### [What is expected]
Set down the listing below verbatim, but only from its first line through the line containing "const BUTT_SIDES = 28;".

[Modeling code records]
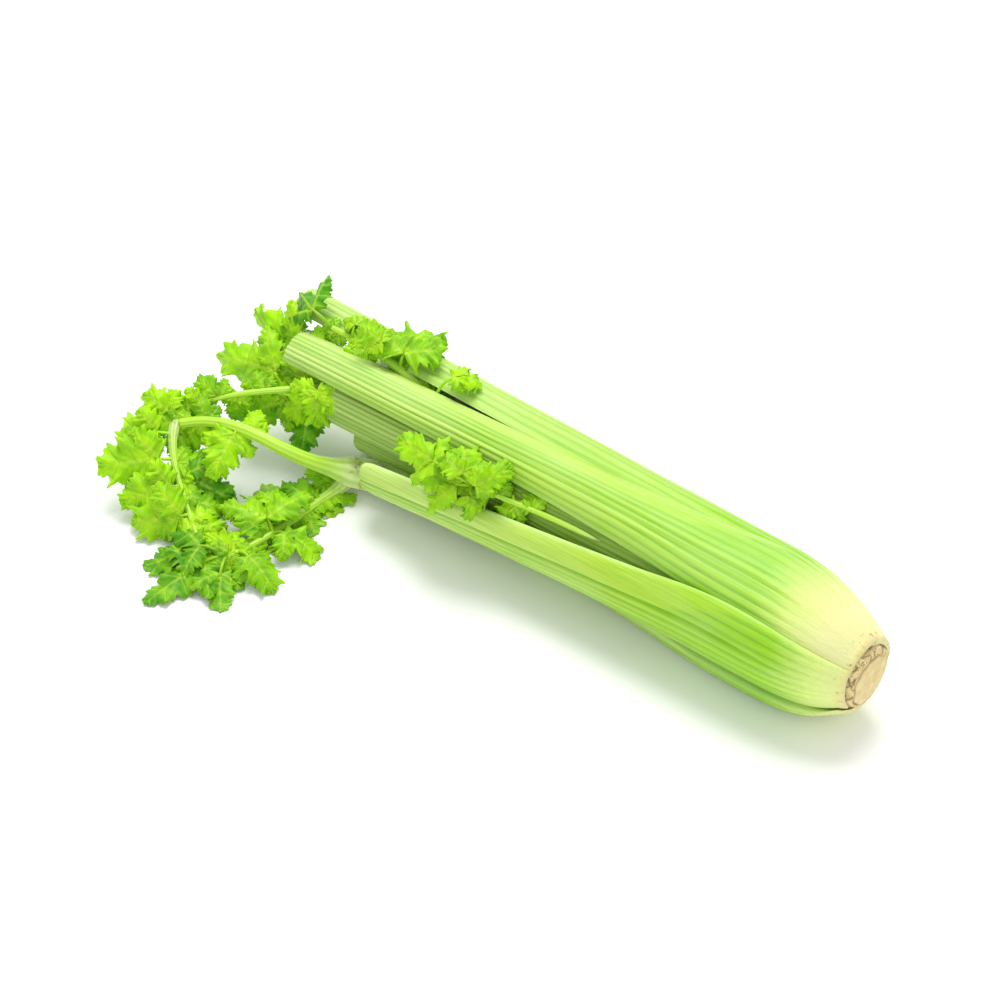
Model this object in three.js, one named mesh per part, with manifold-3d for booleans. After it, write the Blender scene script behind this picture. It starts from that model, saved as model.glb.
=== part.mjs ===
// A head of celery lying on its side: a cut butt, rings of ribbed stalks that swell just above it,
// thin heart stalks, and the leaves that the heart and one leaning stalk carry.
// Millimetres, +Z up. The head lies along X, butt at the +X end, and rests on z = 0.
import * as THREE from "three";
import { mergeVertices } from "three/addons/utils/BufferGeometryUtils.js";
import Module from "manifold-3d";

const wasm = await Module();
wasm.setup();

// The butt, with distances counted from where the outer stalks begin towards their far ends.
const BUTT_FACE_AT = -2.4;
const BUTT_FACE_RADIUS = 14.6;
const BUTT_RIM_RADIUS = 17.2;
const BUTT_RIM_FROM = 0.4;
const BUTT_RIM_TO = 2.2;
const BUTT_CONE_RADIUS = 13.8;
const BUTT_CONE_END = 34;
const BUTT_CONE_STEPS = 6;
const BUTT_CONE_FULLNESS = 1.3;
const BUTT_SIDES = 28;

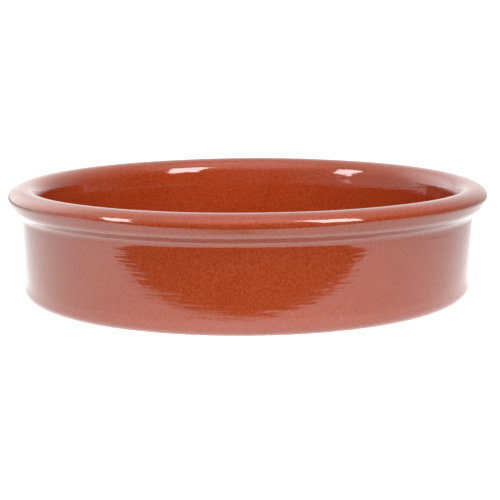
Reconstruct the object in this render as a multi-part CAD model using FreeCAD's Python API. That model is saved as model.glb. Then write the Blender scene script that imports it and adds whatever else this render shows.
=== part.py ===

### [Solution to this task]
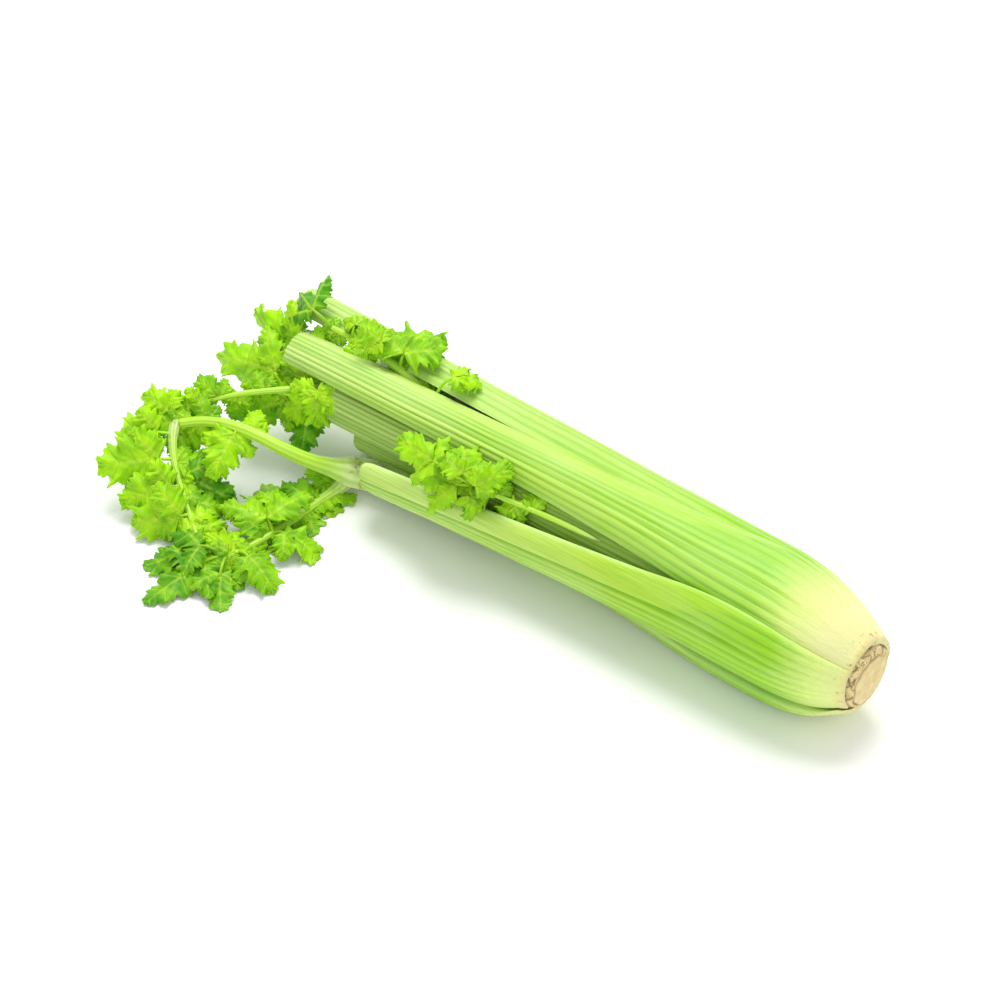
Model this object in three.js, one named mesh per part, with manifold-3d for booleans. After it, write the Blender scene script behind this picture. It starts from that model, saved as model.glb.
=== part.mjs ===
// A head of celery lying on its side: a cut butt, rings of ribbed stalks that swell just above it,
// thin heart stalks, and the leaves that the heart and one leaning stalk carry.
// Millimetres, +Z up. The head lies along X, butt at the +X end, and rests on z = 0.
import * as THREE from "three";
import { mergeVertices } from "three/addons/utils/BufferGeometryUtils.js";
import Module from "manifold-3d";

const wasm = await Module();
wasm.setup();

// The butt, with distances counted from where the outer stalks begin towards their far ends.
const BUTT_FACE_AT = -2.4;
const BUTT_FACE_RADIUS = 14.6;
const BUTT_RIM_RADIUS = 17.2;
const BUTT_RIM_FROM = 0.4;
const BUTT_RIM_TO = 2.2;
const BUTT_CONE_RADIUS = 13.8;
const BUTT_CONE_END = 34;
const BUTT_CONE_STEPS = 6;
const BUTT_CONE_FULLNESS = 1.3;
const BUTT_SIDES = 28;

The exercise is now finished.